New Delhi: A day after the proposed National Sports Bill was rejected by the cabinet, Sports Minister Ajay Maken today hit out at the BCCI saying that the Indian Cricket Board needs to be more accountable in its functioning.

Maken said the proposed bill was intended to make sports bodies more transparent and efficient and was in no way an attempt to take control of these National Sports Federations.

“I wouldn’t want to say what happened in the cabinet meting yesterday, I just like to reiterate the sport ministry’s stand and my stand. We are in no way trying to control the sports federations or sports bodies,” Maken told reporters here.

“We don’t intend to have our own representatives in any way in any of the managements of these sports bodies, we don’t want to direct them, whether they would like to take Ajay Maken as one of their members or some of others MPs or ministers,” he said.

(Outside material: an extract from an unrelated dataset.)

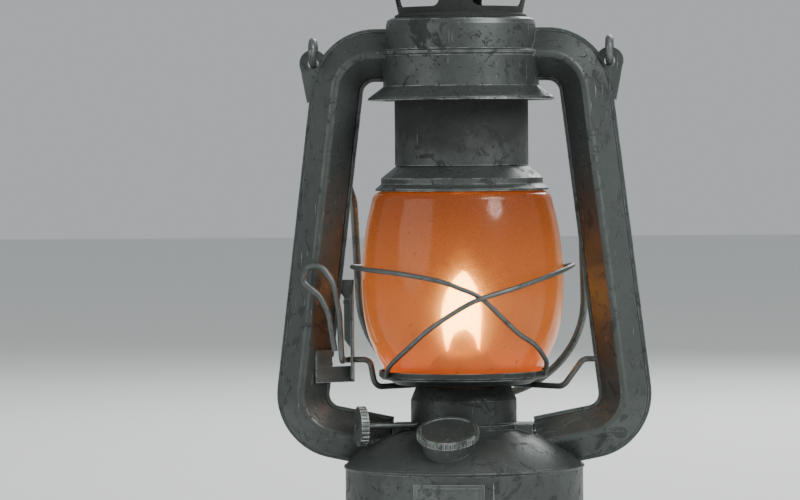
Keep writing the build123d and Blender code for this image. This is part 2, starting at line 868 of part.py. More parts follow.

Maken said was particularly disappointed with the opposition to the bill by cricket administrators and said federations need to be brought under the ambit of the Right to Information Act for greater accountability.

“We just want transparency and efficiency in their functioning, since they are sending teams outside India representing the country, they should be answerable to all Indians through RTI. Their accounts should be known to public through RTI, after all they are using government funds and sending teams, so we want them to be accountable to the citizens of India through RTI,” he said.

Maken said that for example people would like to know for how much did the BCCI get the land for the Ferozeshah Kotla Stadium here or the ground at Dharamsala.

“The BCCI should point out what provisions are intrusive in nature and which clauses will have government control. We will remove all that but they should not oppose 25 per cent representation of sportspersons in the Executive Board and the RTI,” Maken said.

“Secondly, they should have age restrictions, after all in bureaucracy, we have 60 years as age of retirement, in judiciary it is 65 and in others it is 62-63, we have kept the age limitation at 70 years for sports federations,” he said.

Explaining the nuances of the bill, Maken said having sportspersons in administration is a step towards transparency.

“What we are saying is that 25 per cent of the executive body should constitute of sports persons of the same game, we are not saying govt will appoint that 25 per cent.

“What we are saying is that sports persons who have played at the national level, they should among themselves select, elect sports persons who should represent 25 per cent of their executive body,” he said.

“We want to give more power to sports persons, we want them to be transparent in their accounting and entire process, we want them to be answerable to the citizens of India because after all they are sending teams which is representing India as a nation,” he added.

The cabinet had yesterday rejected the bill with ministers such as ICC President Sharad Pawar, Mumbai Cricket Association chief Vilasrao Deshmukh and J&K Cricket Association head Farooq Abdullah opposing it.

The Ministers felt that the bill was seeking to control rather than facilitate the development of sports and had raised objections on the age and tenure restrictions.